Tuesday, February 5, 2008

Gold Increases in Asia on U.S. Negative Real Interest Rates

By Feiwen Rong

Feb. 4 (Bloomberg) -- Gold rose in Asia after the biggest decline in 11 weeks as negative real interest rates in the U.S. increased demand for the metal as an alternative investment.

The Federal Reserve cut borrowing costs by 1.25 percentage point to 3 percent in January. The three-month U.S. dollar London interbank offered rate, a lending benchmark that fluctuates depending on how willing banks are to lend to each other, fell below 3.1 percent on Feb. 1, the lowest since 2005, according to the British Bankers' Association.

The rate cuts pushed the ``real 3-month Libor rate even further into negative territory'' which has ``serious implications for the gold prices,'' analysts at Credit Suisse said in a report Feb. 1. ``Since gold is a non-yielding asset, its price should benefit, particularly in an environment of negative real rates.''

Bullion for immediate delivery gained as much as $7.42, or 0.8 percent, to $912.90 an ounce and traded at $909.45 at 3:56 p.m. Singapore time. The metal rose to a record $936.92 Feb. 1, before closing down 2.2 in the biggest one-day drop since Nov. 15. Silver for immediate delivery was little changed at $16.80 an ounce.

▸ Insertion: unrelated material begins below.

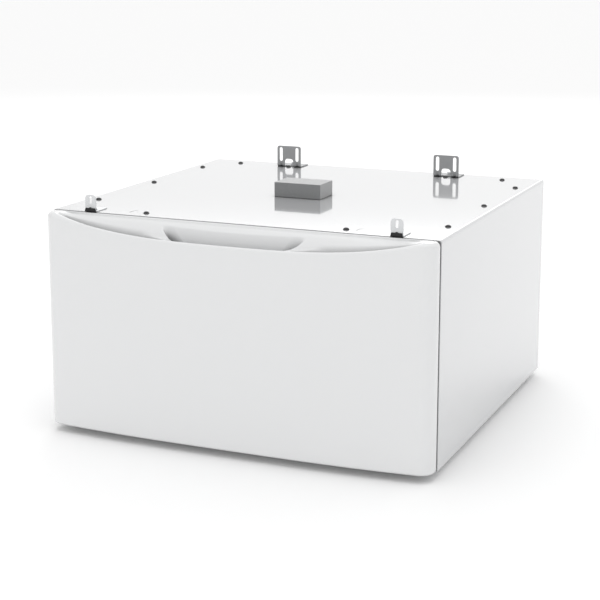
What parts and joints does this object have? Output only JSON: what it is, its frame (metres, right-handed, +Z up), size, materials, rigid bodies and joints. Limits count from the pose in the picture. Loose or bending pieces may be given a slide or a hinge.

U.S. consumer prices rose 4.1 percent in the 12 months ended Dec. 31.

Gold also benefited from a rising euro against the dollar on speculation the European Central Bank will keep interest rates at a six-year high this week.

South Africa

Power shortages in South Africa also drove bullion's rally last week. Miners including Anglo Platinum Ltd. and Gold Fields Ltd. were raising electricity consumption to 90 percent of normal levels on Feb. 1 to boost output after cuts last week.

``The situation remains shaky,'' the Credit Suisse report said. Eskom Holdings Ltd., South Africa's state-owned power utility, said a generator at its Tutuka power station tripped late Feb. 2, reducing power supply by a further 640 megawatts.

Bullion for December delivery on the Tokyo Commodity Exchange fell 1.5 percent to 3,146 yen a gram ($916 an ounce) at the 5 p.m. local time.

Bullion for June delivery on the Shanghai Futures Exchange, the most active contract, closed down 3.15 yuan, or 1.4 percent, to 215.6 yuan a gram ($933 an ounce).

Gold for April delivery was little changed at $914.30 an ounce in after-hours electronic trading on the Comex division of the New York Mercantile Exchange at the same time.